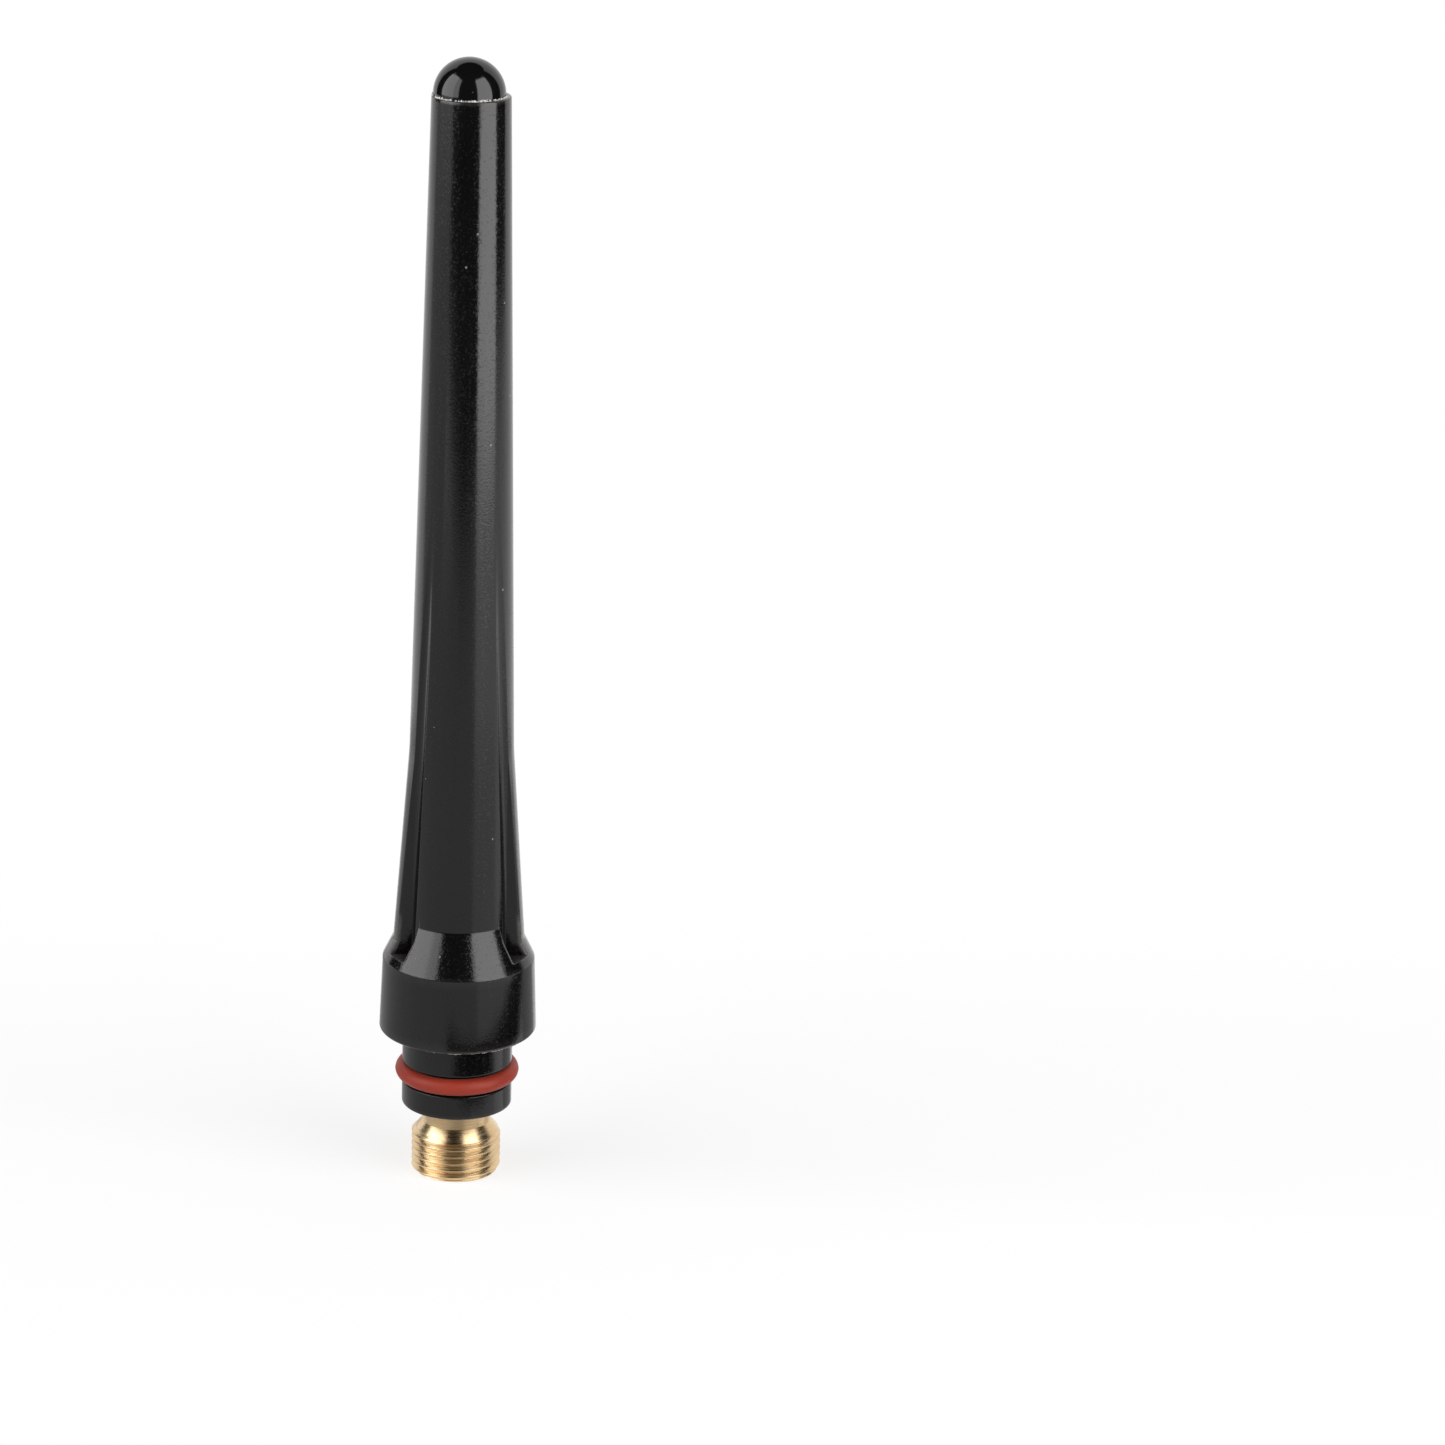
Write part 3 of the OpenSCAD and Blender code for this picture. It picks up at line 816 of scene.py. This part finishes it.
def makeFlash(name, s, material):
    # a low ridge, spun round and then torn: each of its sections gets its own height and place
    chance = Random(s["seed"])
    steps = round(s["sweep"] * s["perDegree"])
    closed = s["sweep"] == 360.0
    bm = bmesh.new()
    layer = bm.verts.layers.float.new("crest")
    verts = [bm.verts.new(Vector((s["radius"] + side * s["wide"], 0.0, s["z"] + up * s["high"])) * mm)
             for side, up in ((-1.0, -0.1), (0.0, 1.0), (1.0, -0.1))]
    verts[1][layer] = 1.0
    edges = [bm.edges.new((a, b)) for a, b in zip(verts, verts[1:] + verts[:1])]
    turn = Matrix.Rotation(math.radians(s["start"] - 90), 3, "Z")
    bmesh.ops.rotate(bm, verts=verts, cent=(0, 0, 0), matrix=turn)
    bmesh.ops.spin(bm, geom=verts + edges, cent=(0, 0, 0), axis=(0, 0, 1), dvec=(0, 0, 0),
                   angle=math.radians(s["sweep"]), steps=steps, use_merge=closed)
    height = 0.5
    for v in bm.verts:
        if v[layer] > 0.5:
            fresh = 0.0 if chance.random() < s["gaps"] else chance.uniform(0.4, 1.0)
            height = 0.5 * height + 0.5 * fresh
            sway = chance.uniform(-0.4, 0.4)
            v.co.z = (s["z"] + s["high"] * (1.3 * height - 0.15)) * mm
            reach = v.co.xy.length
            v.co.x *= 1 + sway * s["wide"] * mm / reach
            v.co.y *= 1 + sway * s["wide"] * mm / reach
    if not closed:
        bmesh.ops.holes_fill(bm, edges=[e for e in bm.edges if len(e.link_faces) == 1], sides=3)
    bmesh.ops.translate(bm, vec=(s["shift"] * mm, 0.0, 0.0), verts=bm.verts)
    shadeAndPlace(bm, name, s["node"], material, 60)


flashNylon = whitenedNylon()
for flashName, flashSettings in flashShape.items():
    makeFlash(flashName, flashSettings, flashNylon)


# O-ring: red silicone, stretched over the spigot
ringShape = {
    "section": 1.78, "floorR": 4.86, "sealZ": bodyShape["sealZ"], "squeeze": 0.04,
    "flash": 0.015, "flashHalf": 0.02, "around": 128, "points": 36,
}


def redSilicone():
    # moulded silicone rubber: matt brick red, paler where it is seen edge on, with fine dust
    material, tree = newMaterial("moulded silicone rubber, red")
    where = addNode(tree, "ShaderNodeTexCoord").outputs["Object"]
    grain = addNode(tree, "ShaderNodeTexNoise", {
        "Vector": where, "Scale": 2600.0, "Detail": 4.0, "Roughness": 0.65})  # dust, 0.4 mm apart
    cloud = addNode(tree, "ShaderNodeTexNoise", {
        "Vector": where, "Scale": 350.0, "Detail": 2.0})  # uneven pigment, 3 mm
    base = addNode(tree, "ShaderNodeValToRGB", {"Fac": cloud.outputs["Fac"]})
    setRamp(base, [(0.3, linearColour("#942a18")), (0.7, linearColour("#a03420"))])
    dust = addNode(tree, "ShaderNodeMapRange", {
        "Value": grain.outputs["Fac"], "From Min": 0.62, "From Max": 0.8, "To Min": 0.0, "To Max": 0.3})
    tone = addNode(tree, "ShaderNodeMix", {
        "Factor": dust.outputs["Result"], "A": base.outputs["Color"],
        "B": linearColour("#b8705c")}, data_type="RGBA")
    bump = addNode(tree, "ShaderNodeBump", {
        "Height": grain.outputs["Fac"], "Strength": 0.2, "Distance": 0.00002})
    rubber = addNode(tree, "ShaderNodeBsdfPrincipled", {
        "Base Color": tone.outputs["Result"], "Roughness": 0.5, "IOR": 1.4, "Sheen Weight": 0.08,
        "Sheen Roughness": 0.4, "Normal": bump.outputs["Normal"]})
    addNode(tree, "ShaderNodeOutputMaterial", {"Surface": rubber.outputs[0]})
    return material


def makeRing(s, material):
    bm = bmesh.new()
    middle = bodyShape["sealFloorR"] - s["squeeze"] + s["section"] / 2
    made = bmesh.ops.create_circle(bm, segments=s["points"], radius=s["section"] / 2 * mm)
    bmesh.ops.rotate(bm, verts=bm.verts, cent=(0, 0, 0), matrix=Matrix.Rotation(math.pi / 2, 3, "X"))
    for v in made["verts"]:
        v.co.x = max(v.co.x + middle * mm, s["floorR"] * mm)
        if abs(v.co.z) < s["flashHalf"] * mm and v.co.x > middle * mm:
            v.co.x += s["flash"] * mm
        v.co.z += s["sealZ"] * mm
    bmesh.ops.spin(bm, geom=bm.verts[:] + bm.edges[:], cent=(0, 0, 0), axis=(0, 0, 1), dvec=(0, 0, 0),
                   angle=math.tau, steps=s["around"], use_merge=True)
    shadeAndPlace(bm, "sealRing", "o_ring", material, 50)


makeRing(ringShape, redSilicone())


# threaded insert: turned brass
insertTop = boxOf("threaded_insert")[1].z
insertShape = {
    "majorR": mounts["torch_thread"]["dims"]["r_mm"] + 0.0025, "pitch": 0.79375, "depth": 0.487,
    "crest": 0.07, "turns": 9, "around": 120, "threadTop": 5.0, "threadGap": 0.002,
    "endR": 4.35, "coneZ": 4.55, "coneR": 4.6, "neckZ": 5.7, "neckR": 3.6,
    "shankZ": 8.6, "shankR": 3.85, "knurlR": 4.15, "knurlZ": 8.62, "topZ": insertTop,
    "grooveZ": 12.2, "grooveTopZ": 13.4, "grooveR": 3.5, "taperZ": 16.6, "taper": 0.4,
    "socketR": mounts["collet_socket"]["dims"]["r_mm"], "socketZ": 6.5, "channelR": 2.2, "mouth": 0.3,
}


def turnedBrass():
    # free-cutting brass, turned: bright pale gold with fine rings from the tool
    material, tree = newMaterial("free-cutting brass, turned")
    where = addNode(tree, "ShaderNodeTexCoord").outputs["Object"]
    flat = addNode(tree, "ShaderNodeMapping", {"Vector": where, "Scale": (0.02, 0.02, 1.0)})
    rings = addNode(tree, "ShaderNodeTexNoise", {
        "Vector": flat.outputs[0], "Scale": 9000.0, "Detail": 2.0})  # tool marks, 0.1 mm apart
    cloud = addNode(tree, "ShaderNodeTexNoise", {
        "Vector": where, "Scale": 500.0, "Detail": 3.0})  # tarnish in patches of 2 mm
    tone = addNode(tree, "ShaderNodeValToRGB", {"Fac": cloud.outputs["Fac"]})
    setRamp(tone, [(0.3, linearColour("#dab88a")), (0.7, linearColour("#e8cfa6"))])
    gloss = addNode(tree, "ShaderNodeMapRange", {
        "Value": rings.outputs["Fac"], "From Min": 0.3, "From Max": 0.7, "To Min": 0.22, "To Max": 0.34})
    bump = addNode(tree, "ShaderNodeBump", {
        "Height": rings.outputs["Fac"], "Strength": 0.3, "Distance": 0.00001})
    around = addNode(tree, "ShaderNodeTangent", direction_type="RADIAL", axis="Z")
    brass = addNode(tree, "ShaderNodeBsdfPrincipled", {
        "Base Color": tone.outputs["Color"], "Metallic": 1.0, "Roughness": gloss.outputs["Result"],
        "Anisotropic": 0.6, "Anisotropic Rotation": 0.25,
        "Normal": bump.outputs["Normal"], "Tangent": around.outputs["Tangent"]})
    addNode(tree, "ShaderNodeOutputMaterial", {"Surface": brass.outputs[0]})
    return material


def barRadius(s, z):
    # what the chamfered end and the relief cone leave of the bar
    fall = (s["coneR"] - s["neckR"]) / (s["neckZ"] - s["coneZ"])
    return min(s["majorR"], s["endR"] + z, s["coneR"] - (z - s["coneZ"]) * fall)


def growRing(bm, loop, radius, z):
    # extrude an open rim to a circle of that radius and height
    grown = bmesh.ops.extrude_edge_only(bm, edges=loop)["geom"]
    for v in grown:
        if isinstance(v, bmesh.types.BMVert):
            out = v.co.xy.normalized() * radius * mm
            v.co = Vector((out.x, out.y, z * mm))
    return [e for e in grown if isinstance(e, bmesh.types.BMEdge)]


def makeInsert(s, material):
    bm = bmesh.new()
    # one pitch of the thread, as shares of the pitch and of the depth: a narrow crest that is
    # slightly rounded, straight flanks and a rounded root
    half = s["crest"] / 2
    flank = [(half, 0.0), (s["crest"], 0.01), (0.1 + half, 0.1), (0.42, 0.93), (0.47, 0.99), (0.5, 1.0)]
    marks = [(-place, deep) for place, deep in flank[::-1]] + flank
    points = [Vector((s["majorR"] - s["depth"] * deep, 0.0, place * s["pitch"])) for place, deep in marks]
    verts = [bm.verts.new(point * mm) for point in points]
    edges = [bm.edges.new((a, b)) for a, b in zip(verts, verts[1:])]
    bmesh.ops.translate(bm, verts=verts, vec=(0.0, 0.0, -s["pitch"] * mm))
    bmesh.ops.spin(bm, geom=verts + edges, cent=(0, 0, 0), axis=(0, 0, 1),
                   dvec=(0, 0, s["pitch"] * mm / s["around"]), angle=math.tau * s["turns"],
                   steps=s["around"] * s["turns"], use_merge=False)
    bmesh.ops.remove_doubles(bm, verts=bm.verts, dist=s["threadGap"] * mm)
    # turn it down to the bar's outline, then cut it off square at both ends
    for v in bm.verts:
        most = barRadius(s, v.co.z / mm) * mm
        reach = v.co.xy.length
        if reach > most:
            v.co.x *= most / reach
            v.co.y *= most / reach
    for height, below in ((0.0, True), (s["threadTop"], False)):
        bmesh.ops.bisect_plane(bm, geom=bm.verts[:] + bm.edges[:] + bm.faces[:], dist=mergeGap,
                               plane_co=(0, 0, height * mm), plane_no=(0, 0, 1),
                               clear_inner=below, clear_outer=not below)
    openEdges = [e for e in bm.edges if len(e.link_faces) == 1]
    slack, top = 0.001 * mm, s["threadTop"] * mm
    foot = [e for e in openEdges if all(abs(v.co.z) < slack for v in e.verts)]
    head = [e for e in openEdges if all(abs(v.co.z - top) < slack for v in e.verts)]
    # cone, neck and shank above the thread
    neck, knurl = s["neckR"], s["knurlR"]
    for radius, z in ((neck + 0.05, s["neckZ"] - 0.06), (neck + 0.01, s["neckZ"] - 0.01),
                      (neck, s["neckZ"] + 0.05), (neck, s["shankZ"]), (s["shankR"], s["shankZ"]),
                      (knurl, s["knurlZ"]), (knurl, s["grooveZ"]),
                      (s["grooveR"], s["grooveZ"]), (s["grooveR"], s["grooveTopZ"]),
                      (knurl, s["grooveTopZ"]), (knurl, s["taperZ"]),
                      (knurl - s["taper"], s["topZ"]), (s["channelR"], s["topZ"])):
        head = growRing(bm, head, radius, z)
    # end face, mouth chamfer, collet socket, seat and channel below
    socket, mouth = s["socketR"], s["mouth"]
    seatZ = s["socketZ"] + socket - s["channelR"]
    for radius, z in ((socket + mouth + 0.03, 0.0), (socket + mouth, 0.01), (socket, mouth),
                      (socket, s["socketZ"]), (s["channelR"], seatZ)):
        foot = growRing(bm, foot, radius, z)
    bmesh.ops.bridge_loops(bm, edges=head + foot)
    shadeAndPlace(bm, "brassInsert", "threaded_insert", material, 28)


makeInsert(insertShape, turnedBrass())
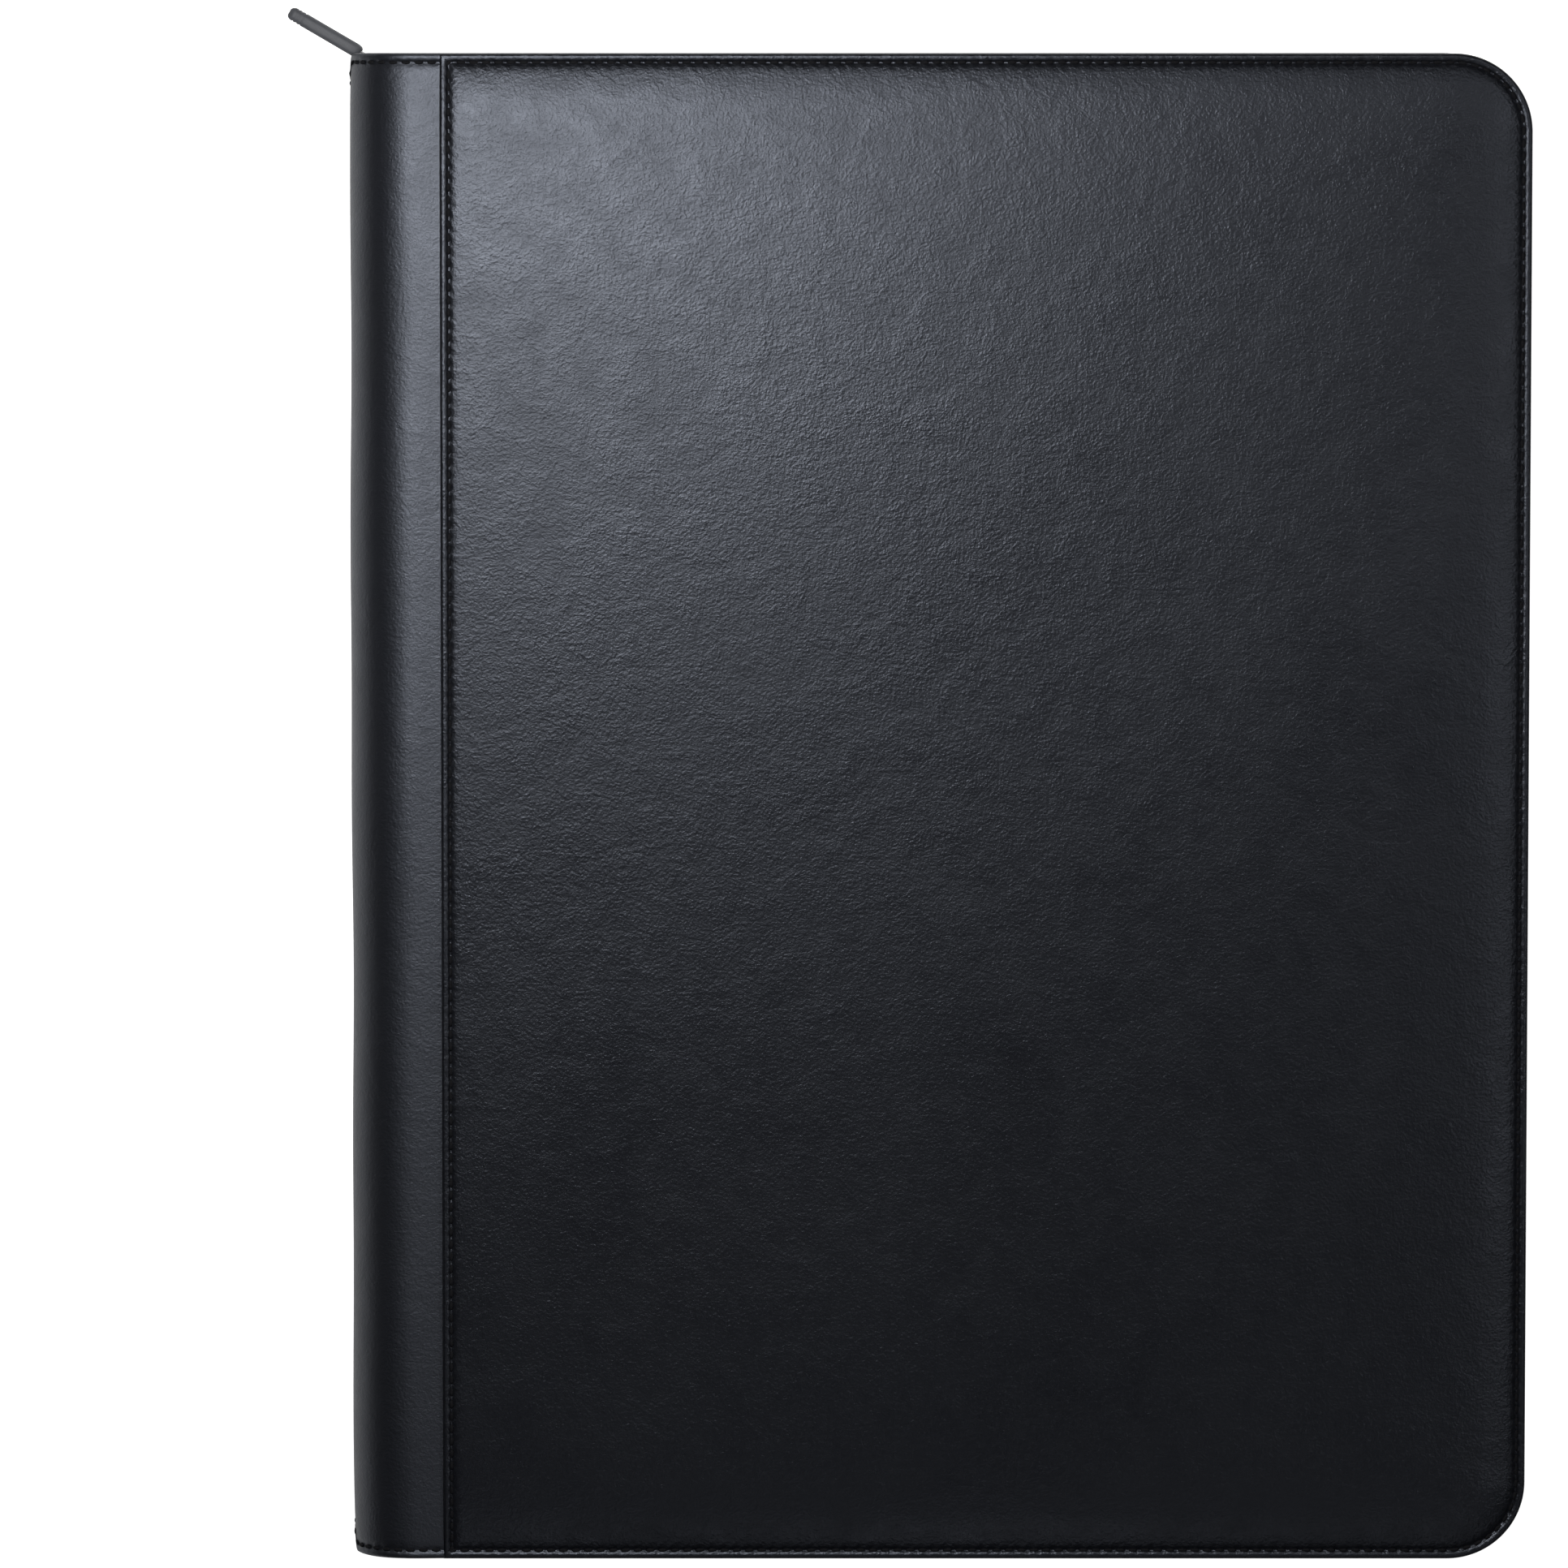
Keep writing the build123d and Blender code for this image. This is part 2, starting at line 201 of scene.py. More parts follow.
def row_tree(name, finish, kind, pitch, length, width, wire, slant=0.0):
    """Geometry Nodes: one stitch, tooth or weld dash every pitch along the piece's own edges.

    Sizes are in millimetres and the slant in radians; a tooth's width and wire are radii.
    Returns the tree, and each size by its input's identifier.
    """
    tree = bpy.data.node_groups.new(name, "GeometryNodeTree")
    sizes = {"Pitch": pitch * MM, "Length": length * MM, "Width": width * MM, "Wire": wire * MM,
             "Slant": slant}
    tree.interface.new_socket("Geometry", in_out="INPUT", socket_type="NodeSocketGeometry")
    settings_by_input = {}
    for label, size in sizes.items():
        socket = tree.interface.new_socket(label, in_out="INPUT", socket_type="NodeSocketFloat")
        settings_by_input[socket.identifier] = size
    tree.interface.new_socket("Geometry", in_out="OUTPUT", socket_type="NodeSocketGeometry")

    def add(node_type, **settings):
        node = tree.nodes.new(node_type)
        for key, value in settings.items():
            setattr(node, key, value)
        return node

    def link(source, target):
        tree.links.new(source, target)

    inside = add("NodeGroupInput")
    outside = add("NodeGroupOutput")
    curve = add("GeometryNodeMeshToCurve")
    spots = add("GeometryNodeCurveToPoints", mode="LENGTH")
    turn = add("FunctionNodeAlignEulerToVector", axis="Z" if kind == "tooth" else "X")
    placed = add("GeometryNodeInstanceOnPoints")
    real = add("GeometryNodeRealizeInstances")
    painted = add("GeometryNodeSetMaterial")
    painted.inputs["Material"].default_value = finish
    link(inside.outputs["Geometry"], curve.inputs["Mesh"])
    link(curve.outputs["Curve"], spots.inputs["Curve"])
    link(inside.outputs["Pitch"], spots.inputs["Length"])
    link(spots.outputs["Tangent"], turn.inputs["Vector"])
    link(spots.outputs["Points"], placed.inputs["Points"])
    link(turn.outputs["Rotation"], placed.inputs["Rotation"])
    if kind == "tooth":
        ring = add("GeometryNodeCurvePrimitiveCircle", mode="RADIUS")
        ring.inputs["Resolution"].default_value = 10
        link(inside.outputs["Width"], ring.inputs["Radius"])
        wire_ring = add("GeometryNodeCurvePrimitiveCircle", mode="RADIUS")
        wire_ring.inputs["Resolution"].default_value = 5
        link(inside.outputs["Wire"], wire_ring.inputs["Radius"])
        lean = add("GeometryNodeTransform")
        lean_by = add("ShaderNodeCombineXYZ")
        link(inside.outputs["Slant"], lean_by.inputs["Y"])
        link(lean_by.outputs["Vector"], lean.inputs["Rotation"])
        turn_of_wire = add("GeometryNodeCurveToMesh")
        link(ring.outputs["Curve"], turn_of_wire.inputs["Curve"])
        link(wire_ring.outputs["Curve"], turn_of_wire.inputs["Profile Curve"])
        link(turn_of_wire.outputs["Mesh"], lean.inputs["Geometry"])
        link(lean.outputs["Geometry"], placed.inputs["Instance"])
    else:
        bead = add("GeometryNodeMeshUVSphere")
        bead.inputs["Segments"].default_value = 8
        bead.inputs["Rings"].default_value = 6
        bead.inputs["Radius"].default_value = 0.5
        size = add("ShaderNodeCombineXYZ")
        link(inside.outputs["Length"], size.inputs["X"])
        link(inside.outputs["Width"], size.inputs["Y"])
        link(inside.outputs["Wire"], size.inputs["Z"])
        link(bead.outputs["Mesh"], placed.inputs["Instance"])
        link(size.outputs["Vector"], placed.inputs["Scale"])
    link(placed.outputs["Instances"], real.inputs["Geometry"])
    link(real.outputs["Geometry"], painted.inputs["Geometry"])
    link(painted.outputs["Geometry"], outside.inputs["Geometry"])
    return tree, settings_by_input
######
TASK TO COMPLETE >> Within the material above, extract exactly the lines that start at the line containing "Keep writing the" and stop after the line containing "piece's own edges.", and only those.

ANSWER TO THE PROBLEM >>
Keep writing the build123d and Blender code for this image. This is part 2, starting at line 201 of scene.py. More parts follow.
def row_tree(name, finish, kind, pitch, length, width, wire, slant=0.0):
    """Geometry Nodes: one stitch, tooth or weld dash every pitch along the piece's own edges.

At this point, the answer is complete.